How does the IMF expect this large containment of the current account deficit to be achieved? First, exports of goods are expected to increase by $3.2 billion, with a growth rate approaching 13 percent. Second, imports are projected to decline by $3.3 billion, implying a fall of close to 5 percent.
The remaining adjustment of $1.5 billion is to come from smaller deficits in services and primary income, with the net secondary income showing some deterioration due to a fall in workers’ remittances.
The likelihood of IMF projections being realized needs to be examined. The projections have been made without allowing for the likely negative impact of the floods. Therefore, the analysis has to be undertaken in two steps. First, without building in the impact of the floods and second modifying the projections in light of the floods.
The anticipated increase of 13 percent in exports in 2022-23 borders on optimism in the presence of a deepening global recession. Already in July 2022, exports have stopped growing. The IMF projection of the big containment in the size of the trade deficit is based on depreciation in the value of the rupee with respect to the US$ of over 22 percent in 2022-23.
Turning to the financial account of the balance of payments the good news is that the IMF anticipates an increase of 22 percent in the net inflows into this account, equivalent to a rise of $2.3 billion. The big jump is anticipated in portfolio investment of almost $2.8 billion primarily in the form of flotation of Euro/Sukuk bonds.
Overall, disbursements by multilaterals and bilateral combined are expected to increase substantially by $5 billion in the presence of the IMF programme. However, the net inflow is expected to be higher by only $1 billion due to a big increase in amortization payments of over $4 billion.
The bottom line is a dramatic transformation in the net balance of payments position from negative $7.5 billion in 2021-22 to a positive $6.4 billion in 2022-23. This will contribute to a big jump in the foreign exchange reserves from $9.8 billion at the end of 2021-22 to $16.2 billion by end-June 2023, equivalent to an import cover of 2.3 months.
The success in floating almost $3 billion of Euro/Sukuk bonds will hinge, of course, on the discount on these bonds coming down sharply. This in turn will depend on improvement in Pakistan’s credit rating, which was brought down from ‘stable’ to ‘negative’ by the three major credit agencies.

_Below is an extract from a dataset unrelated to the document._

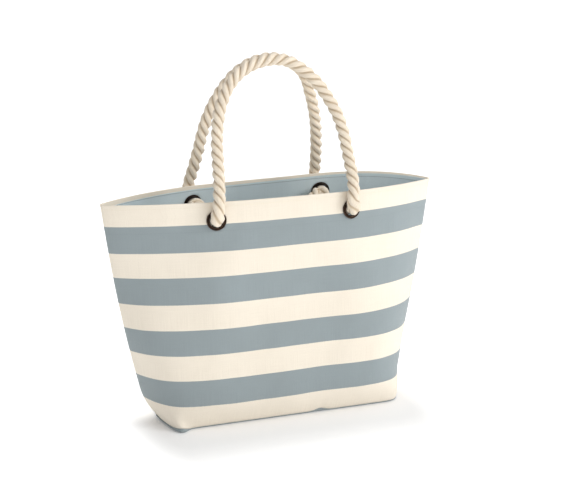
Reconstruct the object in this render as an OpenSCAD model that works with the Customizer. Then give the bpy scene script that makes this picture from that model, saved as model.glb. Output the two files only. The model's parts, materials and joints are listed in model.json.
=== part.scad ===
// Beach bag: boxed canvas tote with two twisted rope handles.
// Millimetres. +Z is up, X runs along the bag's width, the front panel faces -Y.
// The origin is on the floor under the middle of the base.

/* [Canvas shell] */
// Half width of the mouth, out to the side seams
rim_half_w = 259; // [245:1:270]
// Half width of the walls low down, where the sides run out straight
base_half_w = 197; // [190:1:203]
// How far the foot of the left side is drawn in below that, to the boxed corners
foot_in_left = 13; // [0:0.5:16]
// The same at the foot of the right side
foot_in_right = 2; // [0:0.5:6]
// How far the front left corner of the base is pulled out forwards
corner_pull = 16; // [0:1:18]
// Half depth of the bag low down on the front
front_low_d = 84; // [80:1:88]
// Half depth of the bag low down on the back
back_low_d = 86; // [82:1:89]
// How far the foot of the front and back rounds in under that, to the base seam
heel_in = 18; // [12:1:20]
// Half depth of the open mouth on the front
front_mouth_d = 66; // [60:1:70]
// Half depth of the open mouth on the back
back_mouth_d = 59; // [56:1:66]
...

The big increase in disbursements from multilateral agencies requires a corresponding increase in the absorption capacity. This relates to the availability of counterpart funds for projects and expansion in project implementation capacity. Also, programme aid will increase only if the reforms required are implemented properly and on time.
The projected balance of payments for 2022-23 by the IMF implies a healthy increase in foreign exchange reserves by $6.4 billion to $16.2 billion. This will certainly contribute to restoration of market confidence and international perceptions of Pakistan.
There is need to build into the IMF balance of payments the likely impact of the devastating floods. Presumably, there will be a process of renegotiation with the IMF to reflect in the projections of the deterioration in the economic situation.
The first negative impact will be on exports, especially of textiles. The over 30 percent fall in cotton output will necessitate much larger imports. Food imports, especially of wheat, will also need to be raised on a priority basis. However, the GDP growth rate is likely to be only marginally positive. This will imply lower demand for imports.
The international inflows linked to the state of the economy will be smaller. This includes both foreign direct and portfolio investment. Hopefully, there will be larger inflows of emergency assistance.
Overall, the balance of payments projections will need to be changed substantially. If reserves do not rise or even fall than emergency assistance may also have to be sought from the IMF. The finance minister is required to start the process — the process of renegotiation with the IMF — without any further loss of time.